Look for transparency about allocation, not just the outcome
Two ministries may each report “75 percent program,” yet one may allocate shared costs thoughtfully while the other uses rough estimates that flatter the program figure. Donors should ask:
- How does the ministry allocate shared staff time between program, administration, and fundraising?
- Are safeguarding and compliance costs described clearly?
- Does the ministry report both outputs and outcomes where appropriate?
- Are restricted gifts tracked and honored with documentation?
These questions align closely with what we assess through Most Trusted’s evaluation against The Most Trusted Standard, especially in the areas of financial integrity, governance, and transparency. The aim is not to punish complexity but to require clarity.
Donors who want to situate these questions within the wider landscape of Christian Adoption Ministries should pay attention to how ministries describe the ethical risks they are actively mitigating. Serious organizations acknowledge where adoption has been abused historically and how their policies reduce coercion and protect birth families and children.
How direct service spending should connect to outcomes and ethical safeguards
Evidence of effectiveness should be commensurate with claims
Adoption ministry outcomes are difficult to quantify without reducing people to metrics. Still, a ministry can responsibly report indicators that correspond to its work: number of families served through counseling, completion rates for training, post-adoption support participation, and documented safeguarding compliance. The strongest organizations also report learning—what has changed in their practice as they discovered gaps or unintended harms.
When donors ask “what share,” we recommend also asking “what changed,” and “how do you know.” Ministries may cite internal evaluation, third-party program reviews, or partnership standards required by licensing bodies. The form of evidence will vary, but the presence of disciplined accountability is not optional.
Guardrails protect the vulnerable and the donor’s intent
Christian donors are often motivated by James 1:27, which ties care for orphans and widows to moral integrity. That integrity includes refusing to let financial pressure distort practice. A ministry that appears to “do more with less” may be operating with insufficient safeguards, or it may be shifting costs onto families in ways that require moral scrutiny.
It is also appropriate to ask how a ministry addresses common adoption ethics concerns: informed consent, avoidance of financial coercion, respect for family preservation when safe, and post-placement support. Donors should expect policies, training, and oversight—costly things that rarely show up as emotionally satisfying line items.

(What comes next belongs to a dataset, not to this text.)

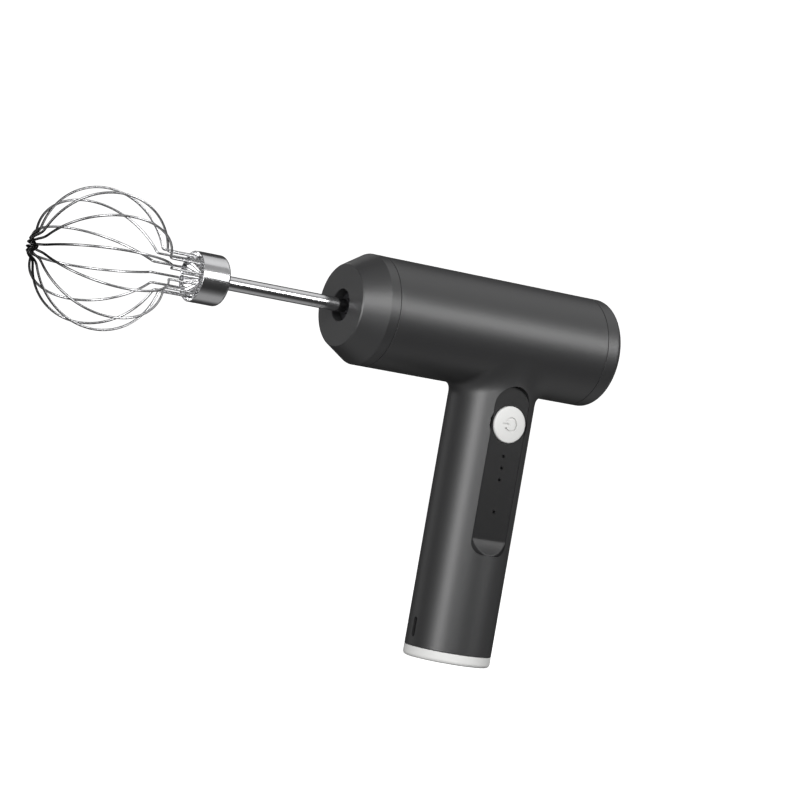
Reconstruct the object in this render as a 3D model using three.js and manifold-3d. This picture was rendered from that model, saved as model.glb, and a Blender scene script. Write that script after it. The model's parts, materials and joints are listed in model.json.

For donors focused on how funds are categorized and reported, the most useful context is found in How Christian Adoption Ministries Use Donations. The purpose is not to enforce a simplistic percentage, but to understand whether reporting reflects reality and whether reality reflects Christian moral seriousness.
FAQs for What share of donations funds direct adoption services
Is a higher direct-service percentage always better for an adoption ministry?
No. Adoption work requires strong compliance, safeguarding, and trained staff. A ministry reporting an unusually high program percentage may be underinvesting in oversight or misallocating shared costs. The better question is whether the ministry can explain its definitions, allocation methods, and ethical safeguards with documentary clarity.
What should we ask an adoption ministry if we want our gift to fund direct services?
Ask how the ministry defines “direct adoption services,” whether it can restrict your gift to a specific program area, and how it documents the use of restricted funds. Request the most recent audited financials or reviewed statements and look for consistency between the financial reports and the ministry’s program descriptions.
A stewardship question with a moral horizon
What share of donations funds direct adoption services matters because Christian giving is never only about efficiency; it is about faithful action under God. A credible adoption ministry will not merely advertise a percentage. It will show, with transparent reporting and disciplined governance, how resources support lawful, ethical, child-centered services—and how it is resisting the subtle temptations that can turn orphan care into a marketplace. That is the kind of clarity Most Trusted exists to strengthen, so donors can give with confidence and without naivete.